> **WRITTEN INSTRUCTION**
Write out, word for word, only the data from its first line to the line containing "const CORE_HEIGHT = 33.2;".

> **SUPPLIED INFORMATION**
* begin *

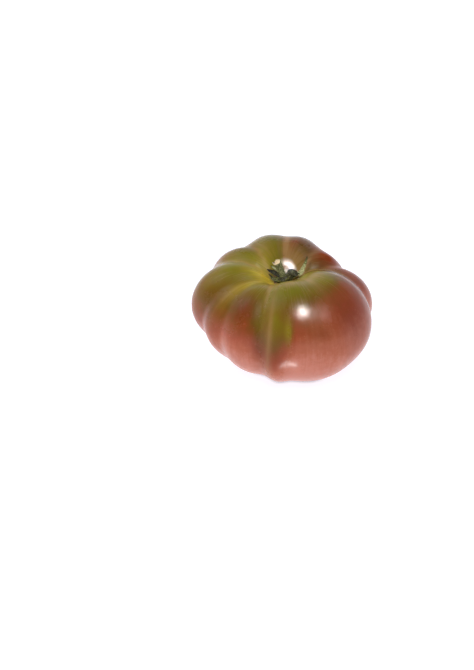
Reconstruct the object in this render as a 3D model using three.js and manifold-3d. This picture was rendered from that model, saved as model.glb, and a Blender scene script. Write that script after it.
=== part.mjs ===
// A ribbed tomato with its dried calyx, standing on the small flat spot at its blossom end.
// Millimetres, +Z up. The origin is on the surface it stands on, under the middle of the fruit,
// and -Y is the side with the largest lobe.
import * as THREE from "three";
import { mergeVertices } from "three/addons/utils/BufferGeometryUtils.js";
import Module from "manifold-3d";

const wasm = await Module();
wasm.setup();

// The core is the point inside the fruit, on the stem's line, that every lobe is measured from.
const CORE_X = 0.18;
const CORE_Y = 2.0;
const CORE_HEIGHT = 33.2;

// One ellipsoid for each swollen lobe: the azimuth of its middle in degrees, then how far out and
// how high that middle is from the core, then its half sizes outward, sideways and upward.
const LOBES = [
  { azimuth: -75, out: 22.0, height: -5.2, outward: 25.9, sideways: 24.9, upward: 26.5 },
  { azimuth: -33, out: 22.0, height: -5.6, outward: 28.1, sideways: 25.4, upward: 26.0 },
  { azimuth: 8, out: 21.0, height: -7.4, outward: 27.3, sideways: 18.1, upward: 23.0 },
  { azimuth: 40, out: 18.0, height: -6.0, outward: 23.4, sideways: 19.0, upward: 25.6 },
  { azimuth: 71, out: 18.0, height: -3.6, outward: 24.5, sideways: 18.5, upward: 28.2 },
  { azimuth: 104, out: 18.0, height: -2.9, outward: 25.6, sideways: 20.5, upward: 27.8 },
  { azimuth: 144, out: 19.5, height: -4.4, outward: 25.9, sideways: 17.5, upward: 25.9 },
  { azimuth: 179, out: 22.5, height: -3.9, outward: 25.7, sideways: 18.5, upward: 23.5 },
  { azimuth: 236, out: 20.0, height: -7.4, outward: 23.7, sideways: 21.0, upward: 24.6 },
];
// The ellipsoids that fill the furrows between lobes which have swollen into one broad bulge.
const SADDLES = [
  { azimuth: -54, out: 22.0, height: -6.6, outward: 28.0, sideways: 24.9, upward: 27.0 },
  { azimuth: 55, out: 18.0, height: -5.5, outward: 23.8, sideways: 19.0, upward: 25.9 },
  { azimuth: 88, out: 18.0, height: -4.1, outward: 24.6, sideways: 19.5, upward: 27.7 },
  { azimuth: 124, out: 18.6, height: -5.2, outward: 24.0, sideways: 17.0, upward: 26.4 },
  { azimuth: 162, out: 21.0, height: -6.5, outward: 24.8, sideways: 18.0, upward: 24.5 },
  { azimuth: 204, out: 20.5, height: -7.2, outward: 23.6, sideways: 17.5, upward: 23.4 },
  // The low one, which fills the foot of the furrow left of the largest lobe.
  { azimuth: -95, out: 20.6, height: -10.9, outward: 24.2, sideways: 12.3, upward: 21.9 },
];
// The ellipsoid in the middle, which is the floor of the furrows and of the stem's hollow.
const MIDDLE = { azimuth: -60, out: 3.0, height: -10.0, outward: 37.0, sideways: 37.0, upward: 25.0 };
const ELLIPSOIDS = [...LOBES, ...SADDLES, MIDDLE];
// How sharply the lobes meet each other, at the blossom end, at the sides and at the stem, and the
// heights where that changes, as shares of the way from the blossom end to the stem.
const CREASE_AT_BASE = 22;
const CREASE_AT_SIDE = 36;
const CREASE_AT_STEM = 14;
const BASE_ENDS = 0.05;
const SIDE_STARTS = 0.6;
const SIDE_ENDS = 0.85;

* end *

> **THE SOLUTION**
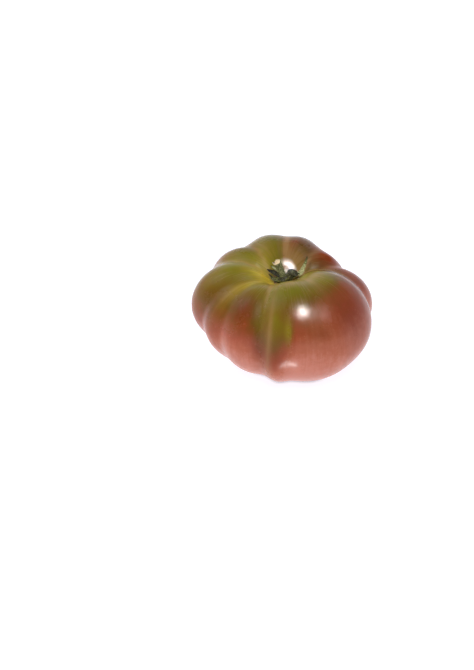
Reconstruct the object in this render as a 3D model using three.js and manifold-3d. This picture was rendered from that model, saved as model.glb, and a Blender scene script. Write that script after it.
=== part.mjs ===
// A ribbed tomato with its dried calyx, standing on the small flat spot at its blossom end.
// Millimetres, +Z up. The origin is on the surface it stands on, under the middle of the fruit,
// and -Y is the side with the largest lobe.
import * as THREE from "three";
import { mergeVertices } from "three/addons/utils/BufferGeometryUtils.js";
import Module from "manifold-3d";

const wasm = await Module();
wasm.setup();

// The core is the point inside the fruit, on the stem's line, that every lobe is measured from.
const CORE_X = 0.18;
const CORE_Y = 2.0;
const CORE_HEIGHT = 33.2;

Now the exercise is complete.